Provided material:
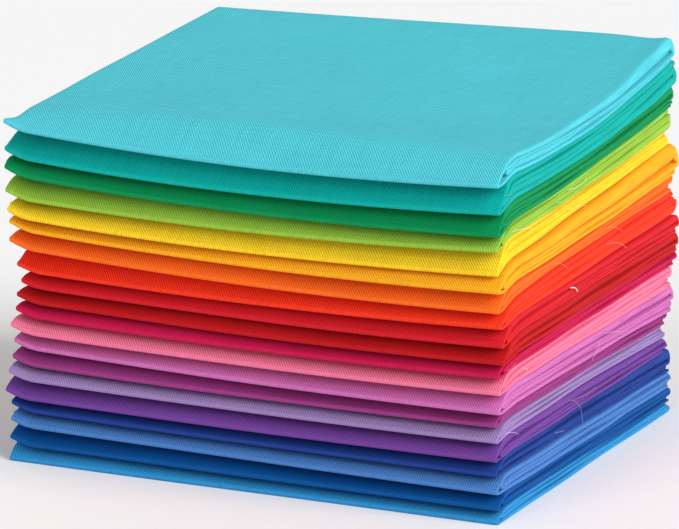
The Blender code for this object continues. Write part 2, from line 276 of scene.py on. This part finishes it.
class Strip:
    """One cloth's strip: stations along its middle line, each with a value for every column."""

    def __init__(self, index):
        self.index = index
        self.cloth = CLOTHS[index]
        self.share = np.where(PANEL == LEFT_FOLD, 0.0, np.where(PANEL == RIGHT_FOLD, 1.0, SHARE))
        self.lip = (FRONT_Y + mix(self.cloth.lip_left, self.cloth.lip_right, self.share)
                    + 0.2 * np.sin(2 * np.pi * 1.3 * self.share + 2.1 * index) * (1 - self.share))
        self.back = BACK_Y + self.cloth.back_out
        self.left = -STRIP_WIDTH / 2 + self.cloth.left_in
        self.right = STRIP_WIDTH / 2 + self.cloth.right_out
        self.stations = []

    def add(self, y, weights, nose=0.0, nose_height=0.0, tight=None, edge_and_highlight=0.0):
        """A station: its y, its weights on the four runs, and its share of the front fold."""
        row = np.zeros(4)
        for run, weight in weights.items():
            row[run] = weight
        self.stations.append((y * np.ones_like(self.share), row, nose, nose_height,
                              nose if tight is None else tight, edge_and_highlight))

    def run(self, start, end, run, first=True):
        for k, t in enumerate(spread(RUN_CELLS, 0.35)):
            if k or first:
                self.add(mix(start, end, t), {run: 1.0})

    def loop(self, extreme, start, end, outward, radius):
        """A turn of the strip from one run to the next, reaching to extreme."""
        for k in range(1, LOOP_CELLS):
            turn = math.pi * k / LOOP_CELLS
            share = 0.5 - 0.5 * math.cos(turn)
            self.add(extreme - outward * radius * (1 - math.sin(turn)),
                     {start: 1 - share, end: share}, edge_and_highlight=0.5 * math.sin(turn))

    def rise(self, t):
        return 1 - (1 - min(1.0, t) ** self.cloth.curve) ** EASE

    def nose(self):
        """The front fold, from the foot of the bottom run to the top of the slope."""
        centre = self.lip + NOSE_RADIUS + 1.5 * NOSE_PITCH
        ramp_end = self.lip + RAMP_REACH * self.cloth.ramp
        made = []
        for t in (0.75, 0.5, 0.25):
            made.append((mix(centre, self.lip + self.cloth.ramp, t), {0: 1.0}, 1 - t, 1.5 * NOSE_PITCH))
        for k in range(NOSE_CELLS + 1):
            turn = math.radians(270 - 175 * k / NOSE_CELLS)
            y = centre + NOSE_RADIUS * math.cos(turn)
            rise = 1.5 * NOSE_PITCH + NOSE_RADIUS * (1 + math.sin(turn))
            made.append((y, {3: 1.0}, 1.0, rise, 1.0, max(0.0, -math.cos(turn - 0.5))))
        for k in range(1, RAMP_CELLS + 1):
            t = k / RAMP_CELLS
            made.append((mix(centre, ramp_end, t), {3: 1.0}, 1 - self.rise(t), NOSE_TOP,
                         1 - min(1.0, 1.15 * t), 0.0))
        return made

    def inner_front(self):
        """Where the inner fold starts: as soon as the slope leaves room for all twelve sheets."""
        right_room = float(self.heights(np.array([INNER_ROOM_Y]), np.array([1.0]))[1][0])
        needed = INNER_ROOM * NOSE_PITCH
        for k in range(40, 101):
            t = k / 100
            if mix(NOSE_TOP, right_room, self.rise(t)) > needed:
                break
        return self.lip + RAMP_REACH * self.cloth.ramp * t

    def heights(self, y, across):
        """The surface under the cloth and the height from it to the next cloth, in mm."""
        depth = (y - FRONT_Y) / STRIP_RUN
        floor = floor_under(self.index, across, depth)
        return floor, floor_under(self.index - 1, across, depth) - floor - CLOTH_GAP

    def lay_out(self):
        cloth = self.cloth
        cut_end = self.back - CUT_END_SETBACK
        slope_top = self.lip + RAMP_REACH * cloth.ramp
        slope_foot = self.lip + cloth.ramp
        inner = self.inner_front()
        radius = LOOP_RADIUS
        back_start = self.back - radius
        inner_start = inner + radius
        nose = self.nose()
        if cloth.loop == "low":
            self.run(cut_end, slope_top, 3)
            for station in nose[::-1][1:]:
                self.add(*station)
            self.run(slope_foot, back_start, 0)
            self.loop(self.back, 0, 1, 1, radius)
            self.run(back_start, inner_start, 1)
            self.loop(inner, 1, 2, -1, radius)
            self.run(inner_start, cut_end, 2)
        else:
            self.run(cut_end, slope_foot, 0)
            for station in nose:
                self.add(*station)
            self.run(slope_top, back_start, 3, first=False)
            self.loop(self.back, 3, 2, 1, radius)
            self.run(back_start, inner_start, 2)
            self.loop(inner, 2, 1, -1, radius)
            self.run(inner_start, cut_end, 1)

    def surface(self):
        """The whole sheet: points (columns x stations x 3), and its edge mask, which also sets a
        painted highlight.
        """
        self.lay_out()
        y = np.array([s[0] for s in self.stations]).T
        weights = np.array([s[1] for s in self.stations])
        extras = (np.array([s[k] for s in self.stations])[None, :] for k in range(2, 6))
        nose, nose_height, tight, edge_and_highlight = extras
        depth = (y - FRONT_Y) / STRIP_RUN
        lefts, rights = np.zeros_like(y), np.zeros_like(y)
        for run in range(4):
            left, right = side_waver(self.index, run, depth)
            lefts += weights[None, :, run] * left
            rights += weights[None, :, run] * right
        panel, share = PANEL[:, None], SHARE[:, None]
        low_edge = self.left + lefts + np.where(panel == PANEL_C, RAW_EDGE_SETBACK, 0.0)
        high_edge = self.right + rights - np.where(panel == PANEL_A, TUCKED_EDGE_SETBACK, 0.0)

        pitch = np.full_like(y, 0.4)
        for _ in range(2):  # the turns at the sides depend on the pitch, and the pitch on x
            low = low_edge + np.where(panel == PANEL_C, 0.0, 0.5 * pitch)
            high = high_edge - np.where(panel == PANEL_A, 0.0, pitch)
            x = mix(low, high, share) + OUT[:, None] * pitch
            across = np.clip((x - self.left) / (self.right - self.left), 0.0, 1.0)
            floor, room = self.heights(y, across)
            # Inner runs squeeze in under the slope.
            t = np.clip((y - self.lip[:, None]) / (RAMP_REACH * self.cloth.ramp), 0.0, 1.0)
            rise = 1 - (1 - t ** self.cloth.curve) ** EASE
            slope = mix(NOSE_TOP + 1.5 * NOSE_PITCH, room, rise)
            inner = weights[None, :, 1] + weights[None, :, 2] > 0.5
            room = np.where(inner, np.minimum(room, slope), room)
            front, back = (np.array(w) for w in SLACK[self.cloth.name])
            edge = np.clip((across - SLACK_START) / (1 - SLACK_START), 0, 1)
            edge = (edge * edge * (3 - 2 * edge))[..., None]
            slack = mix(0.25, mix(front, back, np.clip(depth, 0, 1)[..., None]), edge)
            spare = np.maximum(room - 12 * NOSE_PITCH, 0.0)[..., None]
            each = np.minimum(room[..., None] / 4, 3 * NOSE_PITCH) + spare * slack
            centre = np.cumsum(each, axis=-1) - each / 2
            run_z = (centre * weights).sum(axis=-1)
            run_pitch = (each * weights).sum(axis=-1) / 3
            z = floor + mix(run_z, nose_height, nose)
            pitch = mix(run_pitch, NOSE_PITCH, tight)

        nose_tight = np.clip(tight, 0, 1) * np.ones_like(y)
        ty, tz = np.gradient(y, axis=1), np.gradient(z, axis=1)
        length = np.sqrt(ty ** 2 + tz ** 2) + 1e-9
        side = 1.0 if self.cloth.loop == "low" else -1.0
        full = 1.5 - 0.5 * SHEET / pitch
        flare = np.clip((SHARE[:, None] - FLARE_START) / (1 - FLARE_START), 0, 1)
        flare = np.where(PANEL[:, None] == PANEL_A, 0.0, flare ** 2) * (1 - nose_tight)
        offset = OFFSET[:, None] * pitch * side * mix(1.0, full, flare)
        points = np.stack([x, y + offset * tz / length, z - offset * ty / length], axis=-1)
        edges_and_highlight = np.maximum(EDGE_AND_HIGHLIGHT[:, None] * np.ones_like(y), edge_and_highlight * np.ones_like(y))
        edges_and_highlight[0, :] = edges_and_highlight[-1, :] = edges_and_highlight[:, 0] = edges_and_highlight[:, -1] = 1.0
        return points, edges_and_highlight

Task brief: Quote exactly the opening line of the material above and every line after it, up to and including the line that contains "cloth's strip: stations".

Solved exercise:
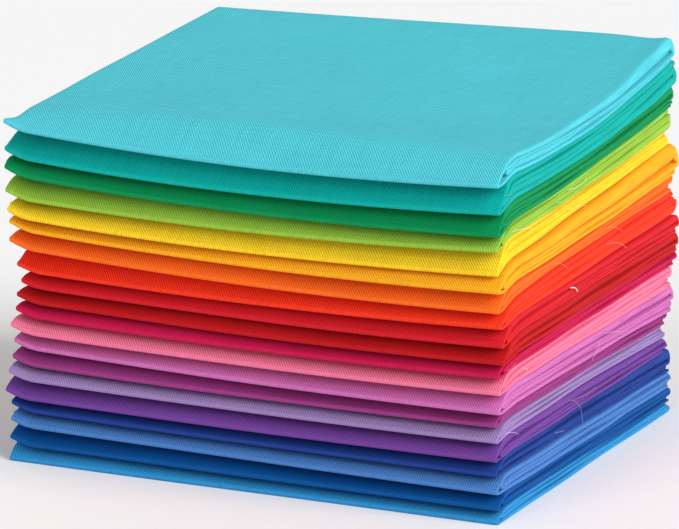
The Blender code for this object continues. Write part 2, from line 276 of scene.py on. This part finishes it.
class Strip:
    """One cloth's strip: stations along its middle line, each with a value for every column."""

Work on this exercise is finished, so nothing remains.